The fish was listed as Endangered under the Australian Federal Environment Protection and Biodiversity Conservation Act 1999 (EPBC). In effect under the EPBC Act from 10th of November 2006.

Tasmania has also classified the protection of the fish under the Threatened Species Protection Act 1995 (TSP). The species has also been listed as a 'priority species requiring consideration' under the Tasmanian Regional Forest Agreement 1997. Under this agreement, the species is protected through the Comprehensive, Adequate and Representative reserve system (CAR).

=== Reasons for listing ===
It is listed as Endangered due to the species limited distribution and abundance, habitat destruction and as a result of predatory species. As suggested by the Australian Government, there has been a "decline in the population over the last 10 years and it is continuing decline".

Since the discovery of the fish species, the Swan galaxias' natural distribution has become restricted and fragmented confining three populations to a limited amount of streams and to those extreme headwaters.
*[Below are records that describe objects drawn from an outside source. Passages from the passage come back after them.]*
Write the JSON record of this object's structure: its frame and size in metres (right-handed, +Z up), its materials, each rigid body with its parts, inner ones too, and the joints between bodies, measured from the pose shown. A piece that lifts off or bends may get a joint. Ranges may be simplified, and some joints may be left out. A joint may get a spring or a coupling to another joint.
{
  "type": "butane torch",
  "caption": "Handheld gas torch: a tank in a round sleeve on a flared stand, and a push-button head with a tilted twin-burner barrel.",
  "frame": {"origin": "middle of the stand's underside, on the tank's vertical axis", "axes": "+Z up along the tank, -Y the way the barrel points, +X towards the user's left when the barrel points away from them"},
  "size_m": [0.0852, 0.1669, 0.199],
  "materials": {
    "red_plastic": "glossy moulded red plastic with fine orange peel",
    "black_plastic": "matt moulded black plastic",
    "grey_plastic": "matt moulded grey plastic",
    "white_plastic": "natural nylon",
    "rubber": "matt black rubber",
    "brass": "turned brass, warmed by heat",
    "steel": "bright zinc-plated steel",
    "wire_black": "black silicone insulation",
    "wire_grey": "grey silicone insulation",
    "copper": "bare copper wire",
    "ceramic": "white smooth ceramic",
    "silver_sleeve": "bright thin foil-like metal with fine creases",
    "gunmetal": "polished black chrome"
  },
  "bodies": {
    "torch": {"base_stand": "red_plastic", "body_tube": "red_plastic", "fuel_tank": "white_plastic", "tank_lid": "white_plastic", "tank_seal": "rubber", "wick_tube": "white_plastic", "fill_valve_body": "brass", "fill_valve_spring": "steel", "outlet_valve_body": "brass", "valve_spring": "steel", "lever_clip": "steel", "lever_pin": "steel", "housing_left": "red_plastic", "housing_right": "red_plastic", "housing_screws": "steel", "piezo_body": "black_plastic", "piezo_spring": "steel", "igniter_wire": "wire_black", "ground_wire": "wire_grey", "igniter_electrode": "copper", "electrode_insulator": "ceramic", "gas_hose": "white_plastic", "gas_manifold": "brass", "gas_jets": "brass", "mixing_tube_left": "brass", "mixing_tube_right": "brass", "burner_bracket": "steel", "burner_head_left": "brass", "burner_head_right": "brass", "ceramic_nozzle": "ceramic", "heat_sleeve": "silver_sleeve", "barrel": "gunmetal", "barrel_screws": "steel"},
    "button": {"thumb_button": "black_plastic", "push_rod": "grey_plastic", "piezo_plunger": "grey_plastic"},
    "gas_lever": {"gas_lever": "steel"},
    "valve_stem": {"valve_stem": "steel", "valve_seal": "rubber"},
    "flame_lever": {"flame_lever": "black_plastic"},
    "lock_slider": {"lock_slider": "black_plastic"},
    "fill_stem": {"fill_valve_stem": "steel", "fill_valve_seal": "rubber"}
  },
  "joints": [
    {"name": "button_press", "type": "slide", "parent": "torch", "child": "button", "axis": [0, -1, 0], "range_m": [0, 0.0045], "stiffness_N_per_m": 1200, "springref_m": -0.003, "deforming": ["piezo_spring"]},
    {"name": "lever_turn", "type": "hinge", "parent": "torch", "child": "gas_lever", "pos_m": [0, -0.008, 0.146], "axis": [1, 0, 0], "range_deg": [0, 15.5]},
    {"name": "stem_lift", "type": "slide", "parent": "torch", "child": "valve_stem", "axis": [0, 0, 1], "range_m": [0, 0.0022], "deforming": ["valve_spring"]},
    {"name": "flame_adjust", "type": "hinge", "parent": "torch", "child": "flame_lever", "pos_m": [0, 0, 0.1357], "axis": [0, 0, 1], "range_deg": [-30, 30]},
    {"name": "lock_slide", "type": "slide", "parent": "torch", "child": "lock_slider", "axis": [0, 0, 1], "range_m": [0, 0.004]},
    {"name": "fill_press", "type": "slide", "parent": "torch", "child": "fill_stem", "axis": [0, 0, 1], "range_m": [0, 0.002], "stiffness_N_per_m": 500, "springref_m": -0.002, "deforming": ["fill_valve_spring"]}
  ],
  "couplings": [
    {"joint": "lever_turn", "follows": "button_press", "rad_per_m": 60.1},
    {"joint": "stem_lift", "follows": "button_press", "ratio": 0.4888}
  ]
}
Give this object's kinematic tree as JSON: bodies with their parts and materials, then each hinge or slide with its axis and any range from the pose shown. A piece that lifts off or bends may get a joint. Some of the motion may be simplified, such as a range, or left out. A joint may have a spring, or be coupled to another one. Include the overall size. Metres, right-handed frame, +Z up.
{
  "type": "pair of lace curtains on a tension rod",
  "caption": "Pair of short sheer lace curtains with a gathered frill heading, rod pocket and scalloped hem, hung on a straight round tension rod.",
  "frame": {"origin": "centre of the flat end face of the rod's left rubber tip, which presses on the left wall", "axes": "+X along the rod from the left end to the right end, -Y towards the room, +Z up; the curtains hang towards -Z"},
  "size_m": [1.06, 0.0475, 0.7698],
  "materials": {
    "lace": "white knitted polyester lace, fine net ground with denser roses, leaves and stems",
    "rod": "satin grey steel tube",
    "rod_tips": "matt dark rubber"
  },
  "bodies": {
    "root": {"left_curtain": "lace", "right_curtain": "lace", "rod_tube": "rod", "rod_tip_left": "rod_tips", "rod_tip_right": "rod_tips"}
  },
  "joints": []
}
The limited abundance of the species has been attributed by Scott Hardie as the consequence of habitat degradation. Habitat degradation includes the impacts of sedimentation and reductions in water quality as a result of urban development, agriculture and forestry practices. As well, the global threat of climate change results in rising water temperatures which results in a loss of water from headwater streams occupied by the Swan Galaxias. As the species requires specific aquatic environments for spawning, the exploitation of water by dams heavily impacts the amount of water present in the Swan Galaxias habitat.
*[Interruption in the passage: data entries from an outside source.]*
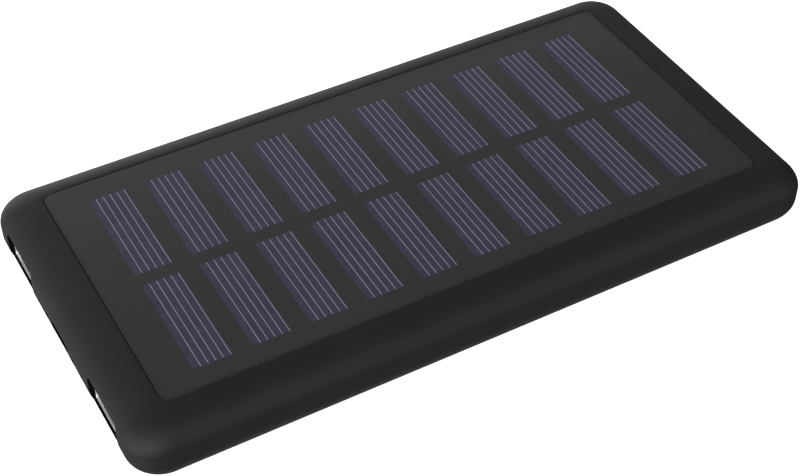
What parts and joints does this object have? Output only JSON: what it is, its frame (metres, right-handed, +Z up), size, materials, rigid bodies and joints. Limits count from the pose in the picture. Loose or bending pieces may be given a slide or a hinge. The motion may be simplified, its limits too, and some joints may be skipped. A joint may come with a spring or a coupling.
{
  "type": "solar phone charger",
  "caption": "Slim slab-shaped power bank with rounded soft-touch edges, a solar panel flush in its top face, charging sockets in one short end and a small power button.",
  "frame": {"origin": "under the middle of the charger, on the surface that it rests on", "axes": "+X along the length, away from the end with the sockets; +Y towards the long side with the power button; +Z up, out of the solar panel"},
  "size_m": [0.144, 0.074, 0.014],
  "materials": {
    "soft_touch_plastic": "fine-grained soft-touch black",
    "clear_film": "clear satin laminate",
    "solar_silicon": "blue-violet silicon with fine silver lines",
    "panel_laminate": "dark grey satin board",
    "circuit_board": "green solder mask",
    "adhesive_foam": "pale double-sided tape",
    "socket_steel": "plated steel",
    "contact_gold": "gold flash",
    "black_insulator": "moulded black",
    "light_guide": "blue-lit clear plastic",
    "led_package": "white chip",
    "battery_foil": "foil pouch",
    "ferrite": "sintered grey",
    "lead_red": "red insulation",
    "lead_black": "black insulation"
  },
  "bodies": {
    "charger_body": {"battery_adhesive": "adhesive_foam", "battery_cell": "battery_foil", "battery_guard_board": "circuit_board", "battery_lead_negative": "lead_black", "battery_lead_positive": "lead_red", "board_screw_back": "socket_steel", "board_screw_front": "socket_steel", "boost_inductor": "ferrite", "charge_controller": "black_insulator", "charge_led_1": "led_package", "charge_led_2": "led_package", "charge_led_3": "led_package", "charge_led_4": "led_package", "light_guide_back": "light_guide", "light_guide_front": "light_guide", "main_board": "circuit_board", "micro_usb_shell": "socket_steel", "micro_usb_tongue": "black_insulator", "panel_adhesive": "adhesive_foam", "panel_board": "panel_laminate", "panel_film": "clear_film", "rear_cover": "soft_touch_plastic", "solar_cell_r1_c01": "solar_silicon", "solar_cell_r1_c02": "solar_silicon", "solar_cell_r1_c03": "solar_silicon", "solar_cell_r1_c04": "solar_silicon", "solar_cell_r1_c05": "solar_silicon", "solar_cell_r1_c06": "solar_silicon", "solar_cell_r1_c07": "solar_silicon", "solar_cell_r1_c08": "solar_silicon", "solar_cell_r1_c09": "solar_silicon", "solar_cell_r1_c10": "solar_silicon", "solar_cell_r2_c01": "solar_silicon", "solar_cell_r2_c02": "solar_silicon", "solar_cell_r2_c03": "solar_silicon", "solar_cell_r2_c04": "solar_silicon", "solar_cell_r2_c05": "solar_silicon", "solar_cell_r2_c06": "solar_silicon", "solar_cell_r2_c07": "solar_silicon", "solar_cell_r2_c08": "solar_silicon", "solar_cell_r2_c09": "solar_silicon", "solar_cell_r2_c10": "solar_silicon", "solar_lead_negative": "lead_black", "solar_lead_positive": "lead_red", "tact_switch": "socket_steel", "upper_casing": "soft_touch_plastic", "usb_a_contact_back_1": "contact_gold", "usb_a_contact_back_2": "contact_gold", "usb_a_contact_back_3": "contact_gold", "usb_a_contact_back_4": "contact_gold", "usb_a_contact_front_1": "contact_gold", "usb_a_contact_front_2": "contact_gold", "usb_a_contact_front_3": "contact_gold", "usb_a_contact_front_4": "contact_gold", "usb_a_shell_back": "socket_steel", "usb_a_shell_front": "socket_steel", "usb_a_tongue_back": "black_insulator", "usb_a_tongue_front": "black_insulator"},
    "button": {"power_button": "soft_touch_plastic", "switch_plunger": "black_insulator"}
  },
  "joints": [
    {"name": "power_button_press", "type": "slide", "parent": "charger_body", "child": "button", "axis": [0, -1, 0], "range_m": [0, 0.0003], "stiffness_N_per_m": 6000}
  ]
}
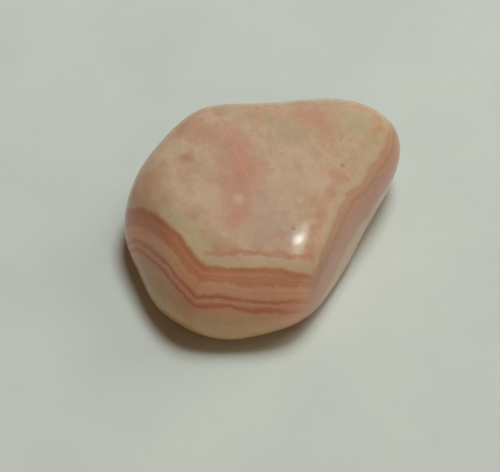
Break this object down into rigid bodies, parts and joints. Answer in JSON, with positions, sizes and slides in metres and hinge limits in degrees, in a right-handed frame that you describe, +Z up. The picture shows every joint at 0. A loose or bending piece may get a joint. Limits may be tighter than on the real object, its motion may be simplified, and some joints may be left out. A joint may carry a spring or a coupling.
{
  "type": "tumbled rhodochrosite pebble",
  "caption": "Tumble-polished banded pink and cream rhodochrosite pebble with rounded facets, lying on a small flat on its underside.",
  "frame": {"origin": "on the rest face, below the middle of the stone's box", "axes": "+Z up, +X along the stone's length towards its narrow back right corner, +Y towards its straight back side; the banded sides face -Y and +X"},
  "size_m": [0.0282, 0.025, 0.012],
  "materials": {
    "stone": "polished"
  },
  "bodies": {
    "root": {"pebble": "stone"}
  },
  "joints": []
}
Predation and competition from exotic species has been a reason for the species conservation listing. Since the introduction of the brown trout (salmo trutt) and redfin perch (Perca fluviatilis) there has been a decline in the Swan Galaxias species. Primarily, due to the inability for both species to inhabit the same environment together due to competition and predation.

== Conservation practices ==
In 1987 to 1989, World Wide Fund for Nature provided funds for the Australian Fisheries Management Authority (AFMA) to conduct an in-depth study on the Swan Galaxias. They studied the species life ecology, habitat requirements and their natural distribution patterns. The study concluded a list of areas that the Swan Galaxias naturally inhabits to be claimed as Forestry Tasmania Wildlife Priority Areas. The project aimed to conserve the species by offering management recommendations, which was adopted in the 'Action Plan for Australian Freshwater Fish'. These recommendations have been attributed as a basis for the first recovery plan of the Swan Galaxias which was prepared in 1993.

In 1987, the Swan Galaxias was first introduced to the Blue Tier Creek to test the viability of translocation as a recovery action for the species. At the translocation site, a breeding population was established one year later. The translocation was deemed successful and the species was translocated to Green Tier Creek and Lost Falls Creek in 1991.

In 1989, the Australian Government Department of Agriculture, Water and Environment renovated the existing natural barrier in Blue Tier Creek. The renovation increased the barrier's height and slope to prevent the trout from reaching the Swan Galaxias habitat. Since the barrier was improved, no trout have been sighted upstream of the creek.

The first recovery plan was prepared by Sanger in 1993. It detailed recovery actions to translocate the population and construct artificial barriers to exotic fish. The translocated population was monitored to determine if the population size of the Swan Galaxias increased. The objective of the plan was to create an education campaign and improve the conservation status of the species. The AFMA implemented the recovery actions detailed in the plan and funding was provided by the Endangered Species Program of Environment Australia (ESP). Funding was provided for a five year period.

In 2000 to present, the second recovery plan was actioned to ensure the long term viability of the first recovery plan. It consists of observing the population levels of the twelve populations of Swan Galaxias'. The aim of the plan is to get the Swan Galaxias down listed from Endangered to Vulnerable.